>> start
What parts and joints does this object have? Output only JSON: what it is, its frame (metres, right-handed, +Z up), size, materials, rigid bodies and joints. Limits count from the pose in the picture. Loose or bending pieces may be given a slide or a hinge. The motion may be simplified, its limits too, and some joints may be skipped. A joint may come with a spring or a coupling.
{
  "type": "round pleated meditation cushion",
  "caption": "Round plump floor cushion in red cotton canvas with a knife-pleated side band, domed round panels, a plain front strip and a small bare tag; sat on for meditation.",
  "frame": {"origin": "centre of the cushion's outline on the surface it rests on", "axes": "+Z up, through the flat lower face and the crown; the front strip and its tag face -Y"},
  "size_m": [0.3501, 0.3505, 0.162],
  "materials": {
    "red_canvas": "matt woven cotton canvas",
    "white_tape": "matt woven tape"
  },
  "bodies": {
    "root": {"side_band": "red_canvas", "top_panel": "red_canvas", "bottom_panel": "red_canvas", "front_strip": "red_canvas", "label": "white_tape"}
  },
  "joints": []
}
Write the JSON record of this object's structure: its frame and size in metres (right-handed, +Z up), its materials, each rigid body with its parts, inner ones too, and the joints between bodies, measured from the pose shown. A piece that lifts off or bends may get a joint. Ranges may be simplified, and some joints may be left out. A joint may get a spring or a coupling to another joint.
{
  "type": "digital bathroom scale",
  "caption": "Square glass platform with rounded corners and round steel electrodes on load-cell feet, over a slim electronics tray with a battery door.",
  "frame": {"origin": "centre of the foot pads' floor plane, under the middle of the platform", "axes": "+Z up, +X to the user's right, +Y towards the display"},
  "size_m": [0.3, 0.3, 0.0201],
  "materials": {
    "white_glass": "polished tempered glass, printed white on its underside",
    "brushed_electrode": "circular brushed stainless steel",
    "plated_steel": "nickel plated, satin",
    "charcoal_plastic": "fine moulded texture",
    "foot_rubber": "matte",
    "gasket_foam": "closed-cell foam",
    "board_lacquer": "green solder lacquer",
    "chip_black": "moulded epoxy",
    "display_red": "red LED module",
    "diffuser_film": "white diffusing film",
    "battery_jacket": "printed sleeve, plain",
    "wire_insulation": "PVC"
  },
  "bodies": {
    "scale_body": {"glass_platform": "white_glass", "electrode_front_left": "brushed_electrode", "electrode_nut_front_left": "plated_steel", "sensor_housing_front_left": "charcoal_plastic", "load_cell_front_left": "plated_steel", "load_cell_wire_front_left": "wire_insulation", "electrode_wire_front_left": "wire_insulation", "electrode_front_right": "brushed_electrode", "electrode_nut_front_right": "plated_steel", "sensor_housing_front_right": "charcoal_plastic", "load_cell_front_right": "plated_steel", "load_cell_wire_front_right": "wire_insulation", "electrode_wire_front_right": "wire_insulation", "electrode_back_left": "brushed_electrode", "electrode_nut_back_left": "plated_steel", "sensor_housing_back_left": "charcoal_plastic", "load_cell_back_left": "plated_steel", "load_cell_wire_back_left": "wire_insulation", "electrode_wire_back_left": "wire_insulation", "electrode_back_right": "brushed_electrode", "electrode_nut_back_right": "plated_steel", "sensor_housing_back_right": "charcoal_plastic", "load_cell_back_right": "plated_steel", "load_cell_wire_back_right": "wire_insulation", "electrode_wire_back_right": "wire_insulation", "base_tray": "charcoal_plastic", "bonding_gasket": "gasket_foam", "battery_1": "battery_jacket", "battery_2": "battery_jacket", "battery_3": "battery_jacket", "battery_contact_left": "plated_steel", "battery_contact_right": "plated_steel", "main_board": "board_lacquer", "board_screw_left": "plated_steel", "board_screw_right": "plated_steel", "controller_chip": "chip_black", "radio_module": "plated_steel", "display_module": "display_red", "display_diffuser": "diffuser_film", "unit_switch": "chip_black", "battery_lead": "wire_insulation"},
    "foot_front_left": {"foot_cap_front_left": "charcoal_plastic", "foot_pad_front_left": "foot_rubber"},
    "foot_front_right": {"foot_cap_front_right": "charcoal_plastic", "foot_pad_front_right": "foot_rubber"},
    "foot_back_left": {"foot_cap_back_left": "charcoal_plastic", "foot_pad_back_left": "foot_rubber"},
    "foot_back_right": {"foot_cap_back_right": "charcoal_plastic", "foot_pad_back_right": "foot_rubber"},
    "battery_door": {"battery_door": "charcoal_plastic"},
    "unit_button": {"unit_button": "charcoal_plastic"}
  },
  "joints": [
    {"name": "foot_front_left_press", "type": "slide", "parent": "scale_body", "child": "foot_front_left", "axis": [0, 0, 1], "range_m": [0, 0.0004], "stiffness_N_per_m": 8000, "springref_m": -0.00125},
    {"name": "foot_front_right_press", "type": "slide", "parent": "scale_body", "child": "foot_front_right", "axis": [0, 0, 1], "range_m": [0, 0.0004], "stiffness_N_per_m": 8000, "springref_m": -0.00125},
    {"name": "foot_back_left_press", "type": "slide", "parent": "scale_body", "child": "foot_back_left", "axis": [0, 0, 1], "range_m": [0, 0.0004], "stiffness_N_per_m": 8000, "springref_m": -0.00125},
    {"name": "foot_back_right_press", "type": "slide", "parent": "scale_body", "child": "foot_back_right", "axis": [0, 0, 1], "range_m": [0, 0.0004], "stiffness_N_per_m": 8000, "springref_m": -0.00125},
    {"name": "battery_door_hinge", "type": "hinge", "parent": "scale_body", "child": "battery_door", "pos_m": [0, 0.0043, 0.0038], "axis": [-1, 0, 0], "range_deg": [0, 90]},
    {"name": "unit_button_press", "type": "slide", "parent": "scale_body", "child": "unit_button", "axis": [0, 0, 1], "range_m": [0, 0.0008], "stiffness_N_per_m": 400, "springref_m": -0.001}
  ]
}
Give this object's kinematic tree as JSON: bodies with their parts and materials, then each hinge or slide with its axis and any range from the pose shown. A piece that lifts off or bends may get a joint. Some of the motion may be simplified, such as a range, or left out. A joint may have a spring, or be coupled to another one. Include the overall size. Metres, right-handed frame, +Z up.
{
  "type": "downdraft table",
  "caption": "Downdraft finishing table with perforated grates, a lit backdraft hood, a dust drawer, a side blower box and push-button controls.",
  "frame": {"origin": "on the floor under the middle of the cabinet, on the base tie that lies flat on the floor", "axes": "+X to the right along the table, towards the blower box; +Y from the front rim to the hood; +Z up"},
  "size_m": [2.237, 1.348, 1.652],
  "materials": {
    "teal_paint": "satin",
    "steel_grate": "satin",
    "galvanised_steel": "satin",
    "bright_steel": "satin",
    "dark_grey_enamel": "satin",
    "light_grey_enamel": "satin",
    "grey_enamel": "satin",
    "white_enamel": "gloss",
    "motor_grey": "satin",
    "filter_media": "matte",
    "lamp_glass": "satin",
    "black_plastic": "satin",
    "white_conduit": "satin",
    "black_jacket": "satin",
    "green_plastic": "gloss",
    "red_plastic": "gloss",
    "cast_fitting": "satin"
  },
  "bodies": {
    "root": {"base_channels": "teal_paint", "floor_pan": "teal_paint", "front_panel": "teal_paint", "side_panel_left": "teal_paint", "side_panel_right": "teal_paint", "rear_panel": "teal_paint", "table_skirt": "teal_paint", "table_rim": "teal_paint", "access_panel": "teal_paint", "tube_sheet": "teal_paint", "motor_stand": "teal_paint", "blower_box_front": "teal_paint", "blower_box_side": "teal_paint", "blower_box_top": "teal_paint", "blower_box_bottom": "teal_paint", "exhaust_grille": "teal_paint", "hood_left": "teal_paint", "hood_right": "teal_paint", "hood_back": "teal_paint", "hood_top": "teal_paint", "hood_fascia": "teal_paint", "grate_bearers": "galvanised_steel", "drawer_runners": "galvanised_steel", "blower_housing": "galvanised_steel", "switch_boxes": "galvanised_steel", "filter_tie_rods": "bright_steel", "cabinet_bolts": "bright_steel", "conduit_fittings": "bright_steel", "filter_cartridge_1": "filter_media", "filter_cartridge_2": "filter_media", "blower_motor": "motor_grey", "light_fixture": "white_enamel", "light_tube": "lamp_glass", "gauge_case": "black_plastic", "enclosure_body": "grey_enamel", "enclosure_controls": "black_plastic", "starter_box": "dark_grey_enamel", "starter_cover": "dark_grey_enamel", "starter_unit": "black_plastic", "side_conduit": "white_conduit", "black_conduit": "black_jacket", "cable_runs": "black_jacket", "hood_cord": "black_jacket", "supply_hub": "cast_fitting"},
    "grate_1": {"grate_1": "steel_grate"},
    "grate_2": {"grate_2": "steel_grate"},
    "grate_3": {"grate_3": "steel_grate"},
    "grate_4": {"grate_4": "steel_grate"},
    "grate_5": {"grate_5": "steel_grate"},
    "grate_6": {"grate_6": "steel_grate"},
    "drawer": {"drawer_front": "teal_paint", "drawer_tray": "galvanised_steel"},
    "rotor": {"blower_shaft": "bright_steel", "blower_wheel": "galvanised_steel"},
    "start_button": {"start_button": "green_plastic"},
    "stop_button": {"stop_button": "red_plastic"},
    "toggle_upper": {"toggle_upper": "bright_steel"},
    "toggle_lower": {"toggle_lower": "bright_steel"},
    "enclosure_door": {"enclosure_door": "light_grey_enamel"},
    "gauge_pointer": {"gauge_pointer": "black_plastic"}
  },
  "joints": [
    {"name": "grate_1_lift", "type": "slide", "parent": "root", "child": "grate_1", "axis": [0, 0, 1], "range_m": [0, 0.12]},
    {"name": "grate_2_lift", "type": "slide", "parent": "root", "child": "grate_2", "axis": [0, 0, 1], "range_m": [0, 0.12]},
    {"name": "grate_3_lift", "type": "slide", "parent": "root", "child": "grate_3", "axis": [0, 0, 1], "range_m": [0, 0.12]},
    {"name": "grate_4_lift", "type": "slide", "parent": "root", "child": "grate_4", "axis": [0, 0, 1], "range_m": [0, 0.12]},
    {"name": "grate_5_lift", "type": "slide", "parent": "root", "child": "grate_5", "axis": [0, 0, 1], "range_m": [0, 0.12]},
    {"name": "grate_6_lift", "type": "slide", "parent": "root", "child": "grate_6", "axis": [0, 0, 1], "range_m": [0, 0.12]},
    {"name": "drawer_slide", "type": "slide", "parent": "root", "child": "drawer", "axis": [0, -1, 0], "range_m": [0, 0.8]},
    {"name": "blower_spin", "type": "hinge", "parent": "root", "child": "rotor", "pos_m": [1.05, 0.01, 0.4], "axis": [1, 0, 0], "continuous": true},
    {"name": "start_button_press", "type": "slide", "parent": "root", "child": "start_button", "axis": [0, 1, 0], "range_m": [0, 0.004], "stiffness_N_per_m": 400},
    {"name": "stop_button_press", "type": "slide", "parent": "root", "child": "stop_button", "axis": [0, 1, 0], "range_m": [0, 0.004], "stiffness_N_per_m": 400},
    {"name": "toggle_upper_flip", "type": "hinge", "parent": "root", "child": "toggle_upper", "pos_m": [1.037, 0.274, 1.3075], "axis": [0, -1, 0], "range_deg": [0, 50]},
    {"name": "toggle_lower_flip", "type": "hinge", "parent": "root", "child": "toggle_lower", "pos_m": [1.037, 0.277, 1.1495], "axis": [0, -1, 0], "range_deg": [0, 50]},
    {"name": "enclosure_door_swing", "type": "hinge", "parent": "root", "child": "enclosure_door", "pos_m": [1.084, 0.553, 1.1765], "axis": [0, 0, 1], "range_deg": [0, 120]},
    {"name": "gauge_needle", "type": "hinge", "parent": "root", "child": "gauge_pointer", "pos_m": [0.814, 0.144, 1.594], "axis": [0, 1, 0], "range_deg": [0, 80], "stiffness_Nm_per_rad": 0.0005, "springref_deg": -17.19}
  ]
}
>> end
● **PROMPT**
Identify each line in the entries with the word "parts" and copy it.

● **RESULT BELOW**
What parts and joints does this object have? Output only JSON: what it is, its frame (metres, right-handed, +Z up), size, materials, rigid bodies and joints. Limits count from the pose in the picture. Loose or bending pieces may be given a slide or a hinge. The motion may be simplified, its limits too, and some joints may be skipped. A joint may come with a spring or a coupling.
Write the JSON record of this object's structure: its frame and size in metres (right-handed, +Z up), its materials, each rigid body with its parts, inner ones too, and the joints between bodies, measured from the pose shown. A piece that lifts off or bends may get a joint. Ranges may be simplified, and some joints may be left out. A joint may get a spring or a coupling to another joint.
Give this object's kinematic tree as JSON: bodies with their parts and materials, then each hinge or slide with its axis and any range from the pose shown. A piece that lifts off or bends may get a joint. Some of the motion may be simplified, such as a range, or left out. A joint may have a spring, or be coupled to another one. Include the overall size. Metres, right-handed frame, +Z up.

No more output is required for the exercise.